Actually, there was one more big difference in the careers of Babe Ruth and Wilt Chamberlain: Ruth didn’t face the baseball equivalent of a Bill Russell. A great many basketball fans and analysts argue that Russell was greater than Chamberlain.

There is much to support this argument, but here’s the point that matters most: During the span of Russell’s career, Chamberlain’s teams won a single championship while Russell’s Boston Celtics won nine. When evaluating any athlete’s greatness in a team sport, there is always the question of the supporting cast, and a fair person must concede that the Celtics, man for man, were much better than Chamberlain’s teams. (He spent six years with the Philadelphia and San Francisco Warriors, five with the Los Angeles Lakers and four with the Philadelphia 76ers.)

Russell was one of the greatest in the game, along with Wilt himself.

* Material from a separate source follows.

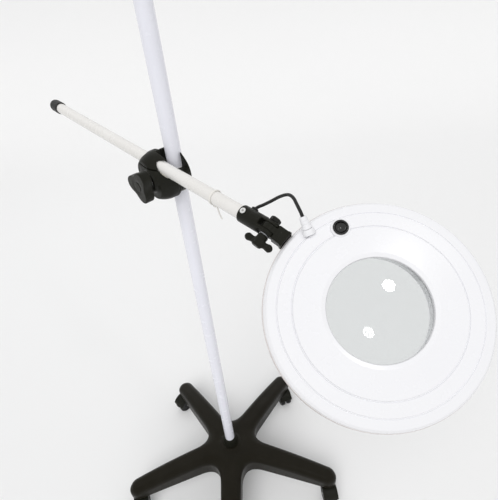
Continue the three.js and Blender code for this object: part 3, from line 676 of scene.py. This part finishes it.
def eye_bolt(x, y, z):
    eye = both(both(length(x, y) - 16.6, 13.9 - length(x, y), 0.6), np.abs(z) - 7.6, 0.8)
    shank = both(length(x, z) - 4, slab(y, -69, -15), 0.6)
    return either(eye, shank, 2)


make("clamp_bolt", *shaped(eye_bolt, (-18, -70, -9), (18, 18, 9), 0.8), SWIVEL, "clamp_swivel",
     "black_steel", "clamp_eye_bolt", sharp=60)


def knob_field(x, y, z):
    """A three-lobed grip with a dished face, over a skirt."""
    out = -y
    r, turn = length(x, z), np.arctan2(z, x)
    lobes = 22.6 - 4.6 * np.cos(3 * turn)
    grip = both(0.86 * (r - lobes), slab(out, 58, 73), 1.8)
    dish = length(r, out - 73 - 60) - 61.2
    grip = less(grip, dish, 0.8)
    cap = both(r - 7.5, slab(out, 60, 73), 0.8)
    grip = either(grip, cap, 0.8)
    skirt = both(r - 18 + 0.7 * np.maximum(59.5 - out, 0), slab(out, 55.3, 62), 0.8)
    body = either(grip, skirt, 1.5)
    return less(body, both(r - CLAMP_BORE_R, out - 70, 0.3), 0.4)


make("clamp_knob_grip", *shaped(knob_field, (-30, -76, -30), (30, -53, 30), 0.6), PITCHED,
     "clamp_knob", "black_plastic", "clamp_knob", sharp=60)
place_turned("clamp_washer_disc", [
    (4.4, -55, .2), (12.5, -55, .4), (12.5, -53.3, .4), (4.4, -53.3, .2),
], PITCHED, "arm_pitch", "steel", "clamp_washer", along="y")


def pole_liner(x, y, z):
    wall = both(length(x, y) - 13.6, 12.8 - length(x, y), 0.15)
    wall = both(wall, slab(z, -31, SILL - 0.5), 0.2)
    return less(wall, both(np.abs(x) - 1.2, -y, 0.2), 0.2)


def arm_liner(x, y, z):
    wall = both(length(y, z) - 10.6, 9.8 - length(y, z), 0.15)
    wall = both(wall, slab(x, -26, 26), 0.2)
    up = z * math.cos(ARM_ROLL) + y * math.sin(ARM_ROLL)
    wall = less(wall, both(-17 - x, -3 - up, 0.4), 0.2)
    return less(wall, both(both(np.abs(z) - 1, y, 0.1), x - 3, 0.1), 0.15)


ARM_ROLL = math.acos(max(-1, min(1, BOLT.dot(HINGE_Y))))
SLIT_TURN = math.atan2(SWIVEL[1][0], SWIVEL[0][0])
ON_POLE = STAND @ Matrix.Translation((0, 0, POLE.z)) @ Matrix.Rotation(SLIT_TURN, 4, "Z")
make("pole_liner_sleeve", *shaped(pole_liner, (-15, -15, -32), (15, 15, 10), 0.4), ON_POLE,
     "clamp_slider", "liner_nylon", "pole_liner", sharp=60)
make("arm_liner_sleeve", *shaped(arm_liner, (-27, -12, -12), (27, 12, 12), 0.4), ARM,
     "arm_turner", "liner_nylon", "arm_liner", sharp=60)


# ---- Arm ---------------------------------------------------------------------------------
ARM_REAR, SLEEVE_REAR, RIVET_AT = -350, 179, 185.5
ARM_R, SLEEVE_R, FORK_END = 9.5, 11.7, 11
HINGE_BORE_R, LEAD_HOLE = 3.3, 34.5  # the lead's hole is that far behind the hinge
TIE_AT = 126
place_turned("arm_pipe", [(8.3, ARM_REAR, .3), (ARM_R, ARM_REAR, .4), (ARM_R, HINGE - 26, .4),
                          (8.3, HINGE - 26, .3)], ARM, "arm", "arm_paint", "arm_tube", along="x",
             segments=80)
place_turned("arm_cap", [
    (0, ARM_REAR - 4), (10.6, ARM_REAR - 4, 2.2), (11.4, ARM_REAR + 2, 1),
    (11.4, ARM_REAR + 20.5, .8), (10.9, ARM_REAR + 24, 1.0), (9.8, ARM_REAR + 24, .2),
    (9.8, ARM_REAR - .3), (0, ARM_REAR - .3),
], ARM, "arm", "rubber", "arm_end_cap", closed=False, along="x", segments=64)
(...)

They brought out the best in each other. But Chamberlain was the master. For all intents and purposes, he created the most crowd-pleasing power play—the slam dunk—and he was a shot-blocking specialist.

If he faced bigger, stronger, faster, better-trained and better-coached players, Wilt Chamberlain would not have dominated as he did in the 1960s. If he played today, he would not have scored 40 or more points a game with the same regularity that he did then. And he probably would never have reached 100 in a single game. But it’s hard to imagine anyone coming along today with Wilt’s combination of size, strength, speed and agility.

Chamberlain’s greatness, however, doesn’t need “what ifs?” to validate it. Long before the huge TV contracts and the internet, Wilt Chamberlain kept interest in pro basketball alive and helped the game prevail. He may or may not have been the best player in pro basketball history, but undoubtedly he was the greatest.